I'm not very happy with any of this. Faced with these difficulties, another alternative is to stick with the status quo for record updates; that is, not to support any sort of overloading. But even that is problemantic: what does e { x = True } mean if there are lots of "x" fields in scope (which is precisely what we want to allow). Haskell's current record-update syntax really relies on learning which type is involved, from the record selector; but if there are many x's, it can't figure it out. Insisting that only one "x" selector must be in scope puts us back to square one.
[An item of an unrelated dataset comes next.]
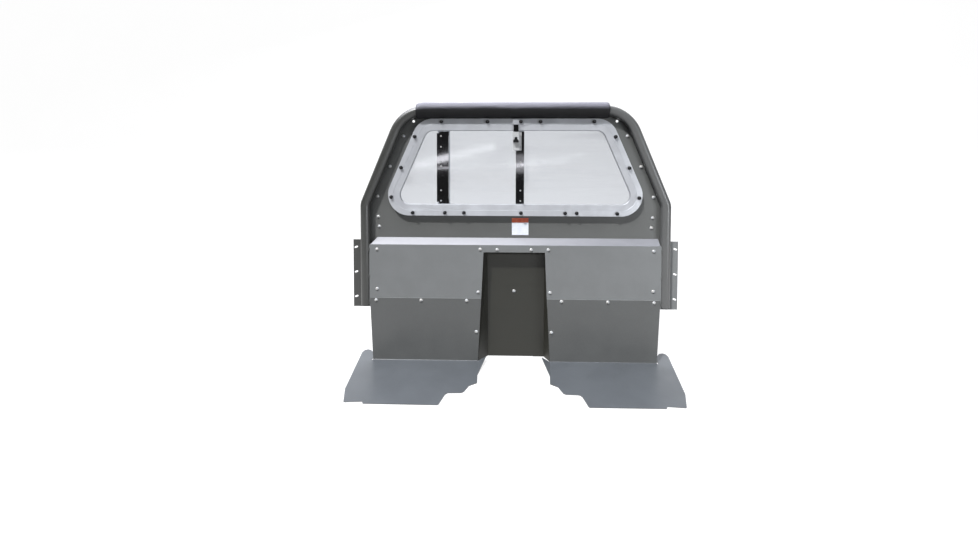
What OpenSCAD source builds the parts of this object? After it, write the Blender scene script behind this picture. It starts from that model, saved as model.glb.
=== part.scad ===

I think the only decent solution is to invent a new syntax for monomorphic (non-overloaded) record update, something like this:

   HR { r | rev = reverse }

In general

   <type constructor> { expression | field = expression, ... }

Of course this isn't very satisfactory either

  • New syntax required
  • Not overloaded, so you can't abstract over it.

Relationship to Type Directed Name Resolution

This proposal is quite closely related to the Type Directed Name Resolution idea, becuase TDNR would internally generate Has constraints exactly as described above. The difference is that TDNR wasn't intended to support abstraction over the constraint, and was explained rather differently.